Vorhandene Lebenserfahrung nutzen
Darüber hinaus ist ehrenamtliches Engagement eine gute Möglichkeit, die freie Zeit zu gestalten. Rund 34 Prozent der Über-65-Jährigen sind laut Lehr bereits ehrenamtlich tätig. Wer auf der Suche nach einer passenden Aktivität ist, kann sich an sogenannte Ehrenamtskoordinatoren, den VdK oder die christlichen Gemeinden vor Ort wenden. Besuchsdienste in Altenheimen beispielsweise oder Lesepaten in Kindergärten sind immer gefragt. "Das ist eine nette Abwechslung, die Spaß macht und einen bereichert", findet Lehr.
"Senioren besitzen eine Menge Lebenserfahrung, einen großen Wissensschatz und häufig sehr viel Expertise aus ihrem zurückliegenden Berufsleben", erklärt Jurrmann. Das sei in vielen Bereichen gefragt. Zudem komme ein Blick über den Tellerrand allen Generationen zugute.
Ein Hund als Kontaktstifter
Auch ein Hund kann dem Alltag Struktur geben, sagt Lehr. Halter müssen morgens früh raus und mittags und abends noch einmal spazieren gehen. "Außerdem ist der Hund Kontaktstifter, man kommt leicht mit anderen Menschen ins Gespräch."

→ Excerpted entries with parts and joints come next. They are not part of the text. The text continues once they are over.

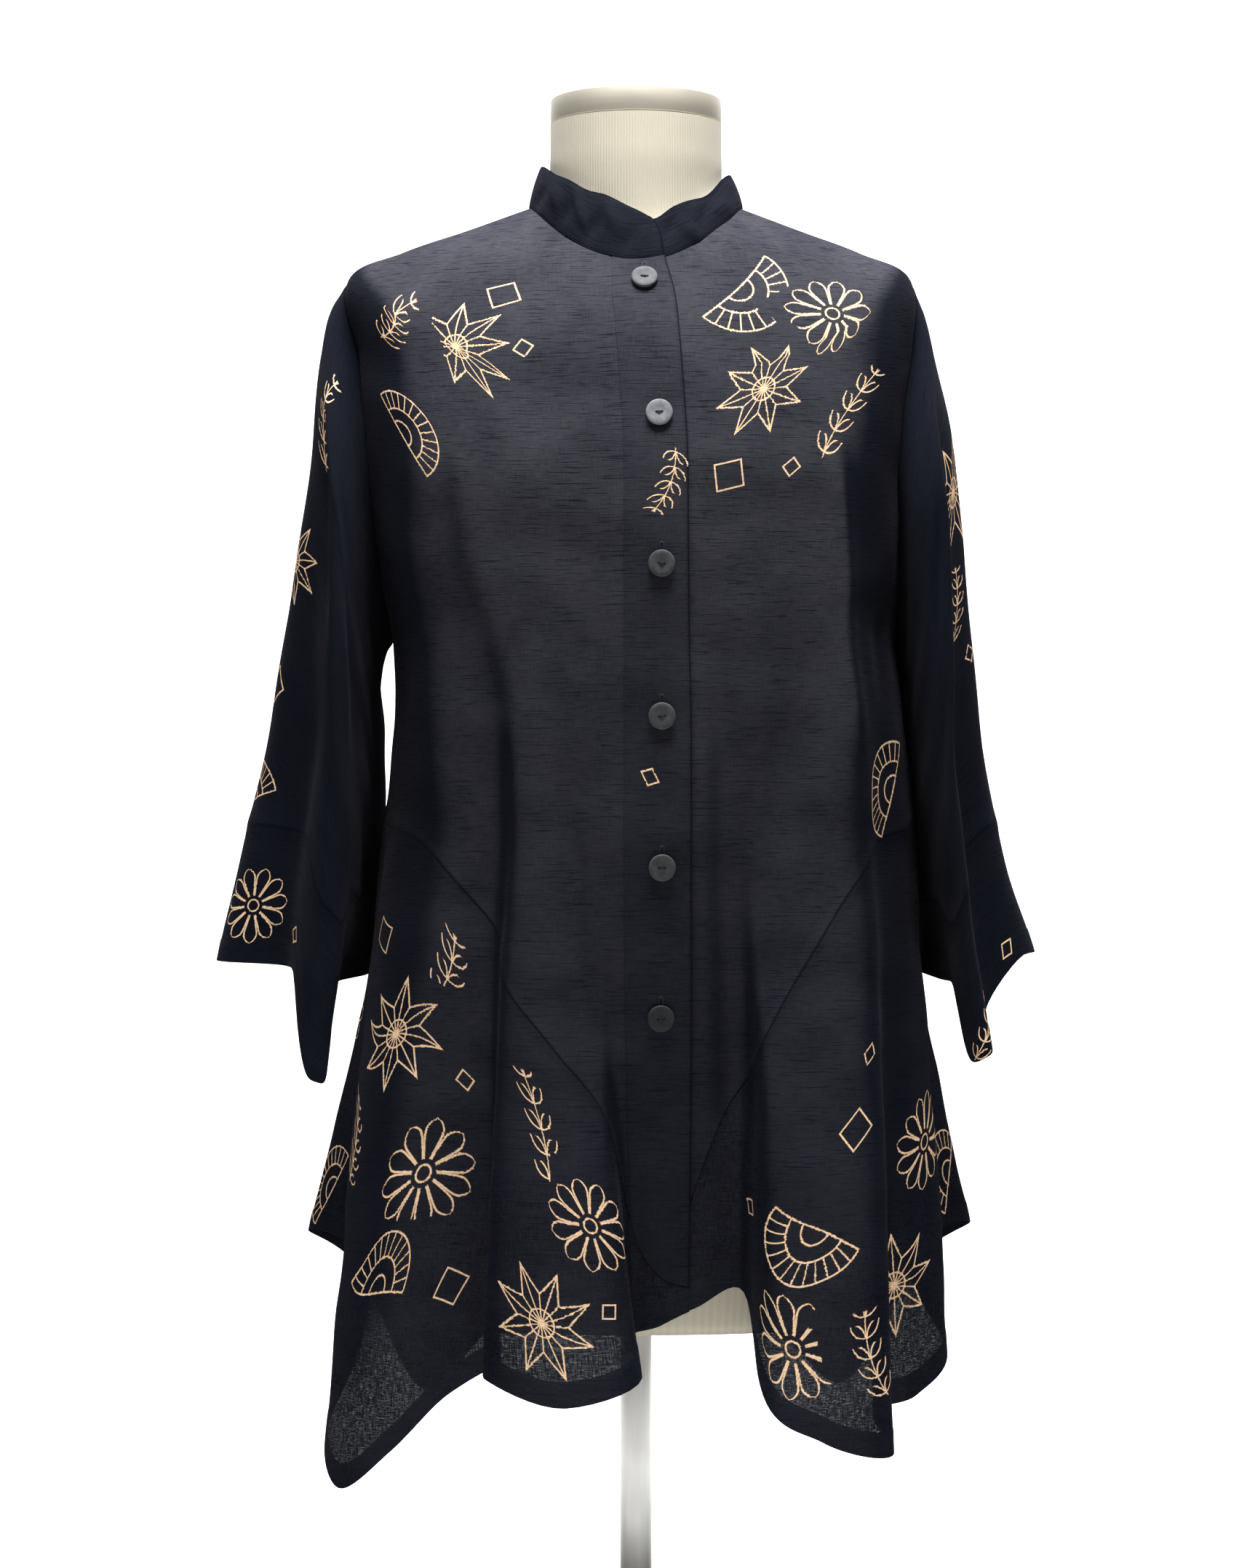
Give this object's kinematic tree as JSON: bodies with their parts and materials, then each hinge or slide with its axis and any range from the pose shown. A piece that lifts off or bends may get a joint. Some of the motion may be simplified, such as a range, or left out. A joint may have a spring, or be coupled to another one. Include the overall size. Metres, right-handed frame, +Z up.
{
  "type": "button-up blouse on a dress form",
  "caption": "Loose dark blouse with a band collar, wide sleeves and a pointed hem, buttoned on a limbless dress form with a plain stand.",
  "frame": {"origin": "middle of the underside of the stand's base plate", "axes": "-Y is the blouse's front, +X the wearer's left side, +Z up along the stand's pole"},
  "size_m": [0.5666, 0.3274, 1.0783],
  "materials": {
    "blouse_cloth": "semi-sheer woven, soft sheen",
    "button_plastic": "matte",
    "form_cloth": "ribbed knit",
    "cap_steel": "brushed",
    "stand_steel": "satin"
  },
  "bodies": {
    "root": {"front_right_upper": "blouse_cloth", "front_left_upper": "blouse_cloth", "back_upper_right": "blouse_cloth", "back_upper_left": "blouse_cloth", "lower_front_right": "blouse_cloth", "lower_front_left": "blouse_cloth", "lower_back_right": "blouse_cloth", "lower_back_left": "blouse_cloth", "placket": "blouse_cloth", "collar": "blouse_cloth", "sleeve_right": "blouse_cloth", "sleeve_left": "blouse_cloth", "cuff_right": "blouse_cloth", "cuff_left": "blouse_cloth", "button_1": "button_plastic", "button_2": "button_plastic", "button_3": "button_plastic", "button_4": "button_plastic", "button_5": "button_plastic", "button_6": "button_plastic", "form_torso": "form_cloth", "form_cap": "cap_steel", "stand_pole": "stand_steel", "stand_base": "stand_steel"}
  },
  "joints": []
}
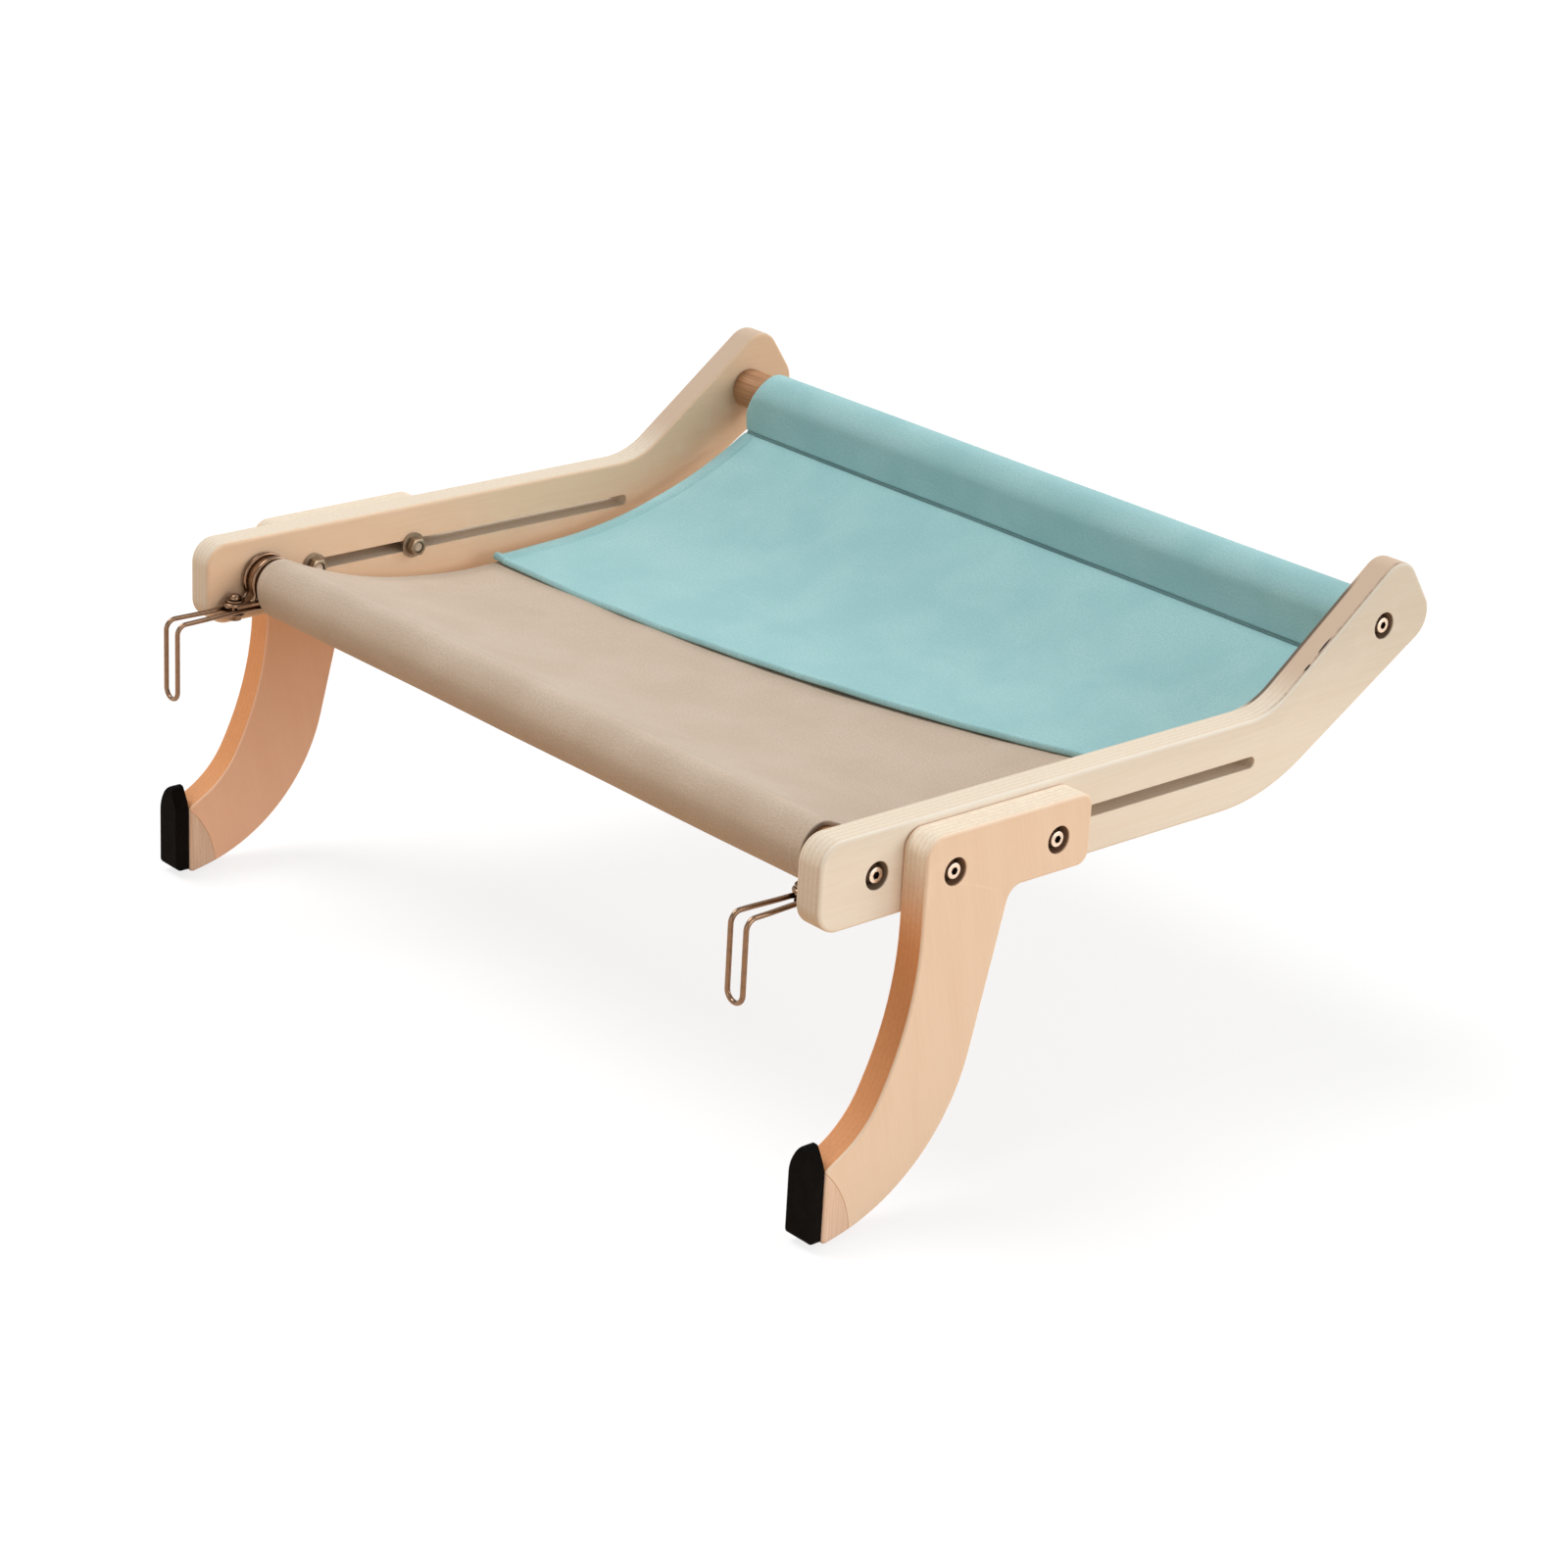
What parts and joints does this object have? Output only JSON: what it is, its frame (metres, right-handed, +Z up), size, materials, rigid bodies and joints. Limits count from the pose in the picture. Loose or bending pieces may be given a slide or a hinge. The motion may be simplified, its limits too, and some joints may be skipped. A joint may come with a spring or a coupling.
{
  "type": "cat window perch",
  "caption": "Cat window perch: a two-tone cloth sling between slotted plywood rails with upswept tails, sliding curved legs with black pads and double-strand wire sill hooks.",
  "frame": {"origin": "midway between the rails, at their front ends, on the plane of their undersides", "axes": "+X along the dowels towards the right rail, +Y from the window side to the raised rear end, +Z up"},
  "size_m": [0.5966, 0.4843, 0.2828],
  "materials": {
    "rail_birch": "clear matt birch plywood",
    "leg_wood": "clear matt plywood",
    "block_wood": "plain wood, vertical grain",
    "dowel_wood": "plain beech",
    "black_pad": "matt black pad",
    "beige_cloth": "smooth beige brushed cloth",
    "teal_cloth": "smooth teal brushed cloth",
    "nickel": "warm nickel plate",
    "dark_steel": "darkened steel",
    "brass": "plain brass"
  },
  "bodies": {
    "frame": {"base_sheet": "beige_cloth", "cover_sheet": "teal_cloth", "front_dowel": "dowel_wood", "left_front_dowel_bolt": "dark_steel", "left_front_dowel_bolt_washer": "dark_steel", "left_front_dowel_insert": "brass", "left_rear_dowel_bolt": "dark_steel", "left_rear_dowel_bolt_washer": "dark_steel", "left_rear_dowel_insert": "brass", "left_side_rail": "rail_birch", "rear_dowel": "dowel_wood", "right_front_dowel_bolt": "dark_steel", "right_front_dowel_bolt_washer": "dark_steel", "right_front_dowel_insert": "brass", "right_rear_dowel_bolt": "dark_steel", "right_rear_dowel_bolt_washer": "dark_steel", "right_rear_dowel_insert": "brass", "right_side_rail": "rail_birch"},
    "left_leg_slide": {"left_foot_block": "block_wood", "left_foot_pad": "black_pad", "left_leg": "leg_wood", "left_leg_front_bolt": "dark_steel", "left_leg_front_bolt_washer": "dark_steel", "left_leg_front_nut": "dark_steel", "left_leg_front_slide_washer": "dark_steel", "left_leg_rear_bolt": "dark_steel", "left_leg_rear_bolt_washer": "dark_steel", "left_leg_rear_nut": "dark_steel", "left_leg_rear_slide_washer": "dark_steel"},
    "right_leg_slide": {"right_foot_block": "block_wood", "right_foot_pad": "black_pad", "right_leg": "leg_wood", "right_leg_front_bolt": "dark_steel", "right_leg_front_bolt_washer": "dark_steel", "right_leg_front_nut": "dark_steel", "right_leg_front_slide_washer": "dark_steel", "right_leg_rear_bolt": "dark_steel", "right_leg_rear_bolt_washer": "dark_steel", "right_leg_rear_nut": "dark_steel", "right_leg_rear_slide_washer": "dark_steel"},
    "left_hook_swing": {"left_hook": "nickel", "left_hook_bolt": "nickel", "left_hook_lower_washer": "nickel", "left_hook_nut": "nickel", "left_hook_upper_washer": "nickel"},
    "right_hook_swing": {"right_hook": "nickel", "right_hook_bolt": "nickel", "right_hook_lower_washer": "nickel", "right_hook_nut": "nickel", "right_hook_upper_washer": "nickel"}
  },
  "joints": [
    {"name": "left_leg_slide_joint", "type": "slide", "parent": "frame", "child": "left_leg_slide", "axis": [0, 1, 0], "range_m": [0, 0.165]},
    {"name": "left_hook_joint", "type": "hinge", "parent": "frame", "child": "left_hook_swing", "pos_m": [-0.2545, 0.0386, 0.025], "axis": [1, 0, 0], "range_deg": [-90, 75]},
    {"name": "right_leg_slide_joint", "type": "slide", "parent": "frame", "child": "right_leg_slide", "axis": [0, 1, 0], "range_m": [0, 0.165]},
    {"name": "right_hook_joint", "type": "hinge", "parent": "frame", "child": "right_hook_swing", "pos_m": [0.2545, 0.0386, 0.025], "axis": [1, 0, 0], "range_deg": [-90, 75]}
  ]
}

Ein Hindernis kann die abnehmende Mobilität im Alter sein. Wer das Haus nur noch schwer oder gar nicht mehr verlassen kann, vereinsamt schnell, warnt Jurrmann. Hier helfen spezielle Mobilitätsdienste, die Senioren abholen und zu Behörden oder zum Einkaufen begleiten.
Warum nicht ins Internet?
Darüber hinaus kann das Internet ein Weg sein, um soziale Kontakte zu pflegen und aufrecht zu erhalten, etwa mit den Angehörigen zu skypen. "Es gibt Organisationen, die gezielt PC-, Tablet- und Smartphone-Schulungen anbieten", sagt die VdK-Sprecherin. "Auch wer ein gutes Buch liest, Musik oder Hörbücher hört, kann durchaus damit ausgefüllt sein", ergänzt Lehr.